PROBLEM TO SOLVE: Copy each line that has the string "import" somewhere in it.

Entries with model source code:
Begin

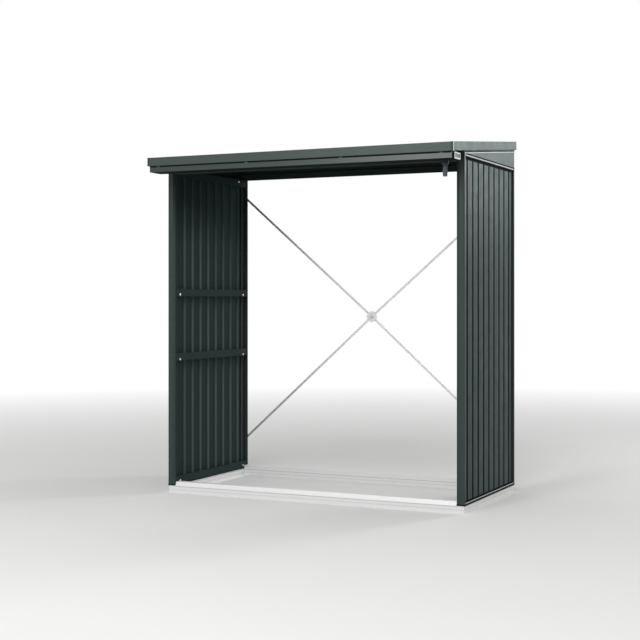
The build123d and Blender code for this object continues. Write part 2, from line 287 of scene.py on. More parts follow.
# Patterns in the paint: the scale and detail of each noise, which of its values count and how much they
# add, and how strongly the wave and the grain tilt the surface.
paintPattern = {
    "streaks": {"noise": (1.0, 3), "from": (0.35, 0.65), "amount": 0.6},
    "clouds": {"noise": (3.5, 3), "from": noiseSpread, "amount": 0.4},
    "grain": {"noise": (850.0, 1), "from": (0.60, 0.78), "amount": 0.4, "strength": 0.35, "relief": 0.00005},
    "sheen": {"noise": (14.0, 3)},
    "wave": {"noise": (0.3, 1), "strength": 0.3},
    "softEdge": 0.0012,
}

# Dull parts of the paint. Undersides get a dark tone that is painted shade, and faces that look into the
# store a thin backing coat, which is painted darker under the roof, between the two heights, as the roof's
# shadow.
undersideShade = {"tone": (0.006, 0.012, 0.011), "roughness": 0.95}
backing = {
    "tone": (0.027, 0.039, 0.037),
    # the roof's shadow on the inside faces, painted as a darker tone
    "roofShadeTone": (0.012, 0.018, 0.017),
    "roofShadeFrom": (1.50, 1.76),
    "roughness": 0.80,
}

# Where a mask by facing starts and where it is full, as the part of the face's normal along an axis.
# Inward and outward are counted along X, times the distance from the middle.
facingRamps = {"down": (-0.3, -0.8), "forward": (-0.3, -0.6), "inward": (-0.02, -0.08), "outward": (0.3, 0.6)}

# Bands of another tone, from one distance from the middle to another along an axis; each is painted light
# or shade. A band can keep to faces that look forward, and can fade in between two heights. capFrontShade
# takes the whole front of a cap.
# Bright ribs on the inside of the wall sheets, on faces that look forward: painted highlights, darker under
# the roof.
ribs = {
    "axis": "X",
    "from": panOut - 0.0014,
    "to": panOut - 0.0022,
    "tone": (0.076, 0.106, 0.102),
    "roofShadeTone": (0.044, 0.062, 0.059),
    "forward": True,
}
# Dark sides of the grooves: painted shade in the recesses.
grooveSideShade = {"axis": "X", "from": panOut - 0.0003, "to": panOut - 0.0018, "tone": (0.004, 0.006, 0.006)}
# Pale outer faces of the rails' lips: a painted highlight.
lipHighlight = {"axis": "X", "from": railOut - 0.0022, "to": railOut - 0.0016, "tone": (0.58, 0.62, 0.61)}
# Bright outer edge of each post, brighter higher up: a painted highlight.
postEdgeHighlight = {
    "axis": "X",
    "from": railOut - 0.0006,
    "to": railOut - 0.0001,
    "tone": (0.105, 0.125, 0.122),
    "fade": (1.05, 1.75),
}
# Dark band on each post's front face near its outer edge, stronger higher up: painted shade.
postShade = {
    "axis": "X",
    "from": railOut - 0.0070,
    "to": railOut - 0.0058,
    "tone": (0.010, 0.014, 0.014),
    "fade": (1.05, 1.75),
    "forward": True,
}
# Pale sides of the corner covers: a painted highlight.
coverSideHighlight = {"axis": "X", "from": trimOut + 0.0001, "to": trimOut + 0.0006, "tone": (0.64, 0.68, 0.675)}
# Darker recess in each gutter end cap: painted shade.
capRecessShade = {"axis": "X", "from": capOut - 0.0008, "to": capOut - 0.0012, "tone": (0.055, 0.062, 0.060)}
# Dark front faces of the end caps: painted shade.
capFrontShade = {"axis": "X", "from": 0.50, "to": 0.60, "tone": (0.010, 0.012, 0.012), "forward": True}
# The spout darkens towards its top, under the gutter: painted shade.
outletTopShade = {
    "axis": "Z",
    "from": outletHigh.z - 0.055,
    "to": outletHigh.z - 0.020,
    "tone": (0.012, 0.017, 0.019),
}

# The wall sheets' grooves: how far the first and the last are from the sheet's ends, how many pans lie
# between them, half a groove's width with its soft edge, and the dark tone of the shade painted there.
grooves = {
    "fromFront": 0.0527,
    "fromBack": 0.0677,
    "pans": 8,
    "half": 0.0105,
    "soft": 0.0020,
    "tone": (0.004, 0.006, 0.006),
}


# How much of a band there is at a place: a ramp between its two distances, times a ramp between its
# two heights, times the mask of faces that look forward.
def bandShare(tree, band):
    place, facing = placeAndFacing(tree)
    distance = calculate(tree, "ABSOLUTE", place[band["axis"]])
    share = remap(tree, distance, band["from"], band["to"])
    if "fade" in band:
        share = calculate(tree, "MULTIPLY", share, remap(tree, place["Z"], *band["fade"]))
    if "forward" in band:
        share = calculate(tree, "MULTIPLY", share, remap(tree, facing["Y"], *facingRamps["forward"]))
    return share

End
Begin

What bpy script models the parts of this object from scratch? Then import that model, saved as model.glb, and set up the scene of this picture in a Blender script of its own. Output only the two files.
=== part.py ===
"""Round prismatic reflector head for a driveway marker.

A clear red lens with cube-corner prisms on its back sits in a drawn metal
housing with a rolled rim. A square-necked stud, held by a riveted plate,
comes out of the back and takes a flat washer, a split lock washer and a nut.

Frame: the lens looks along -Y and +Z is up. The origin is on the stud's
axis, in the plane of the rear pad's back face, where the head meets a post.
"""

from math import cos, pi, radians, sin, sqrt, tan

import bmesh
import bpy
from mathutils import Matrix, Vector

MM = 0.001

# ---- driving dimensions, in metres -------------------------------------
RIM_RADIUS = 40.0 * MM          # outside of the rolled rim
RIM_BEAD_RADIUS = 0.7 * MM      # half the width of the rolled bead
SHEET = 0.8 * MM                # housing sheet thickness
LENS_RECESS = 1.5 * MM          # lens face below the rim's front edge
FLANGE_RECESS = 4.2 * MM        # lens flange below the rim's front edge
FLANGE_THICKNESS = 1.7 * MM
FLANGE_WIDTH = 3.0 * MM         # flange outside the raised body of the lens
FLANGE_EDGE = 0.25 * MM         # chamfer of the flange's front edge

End

OUTPUT:
What bpy script models the parts of this object from scratch? Then import that model, saved as model.glb, and set up the scene of this picture in a Blender script of its own. Output only the two files.
from math import cos, pi, radians, sin, sqrt, tan
import bmesh
import bpy
from mathutils import Matrix, Vector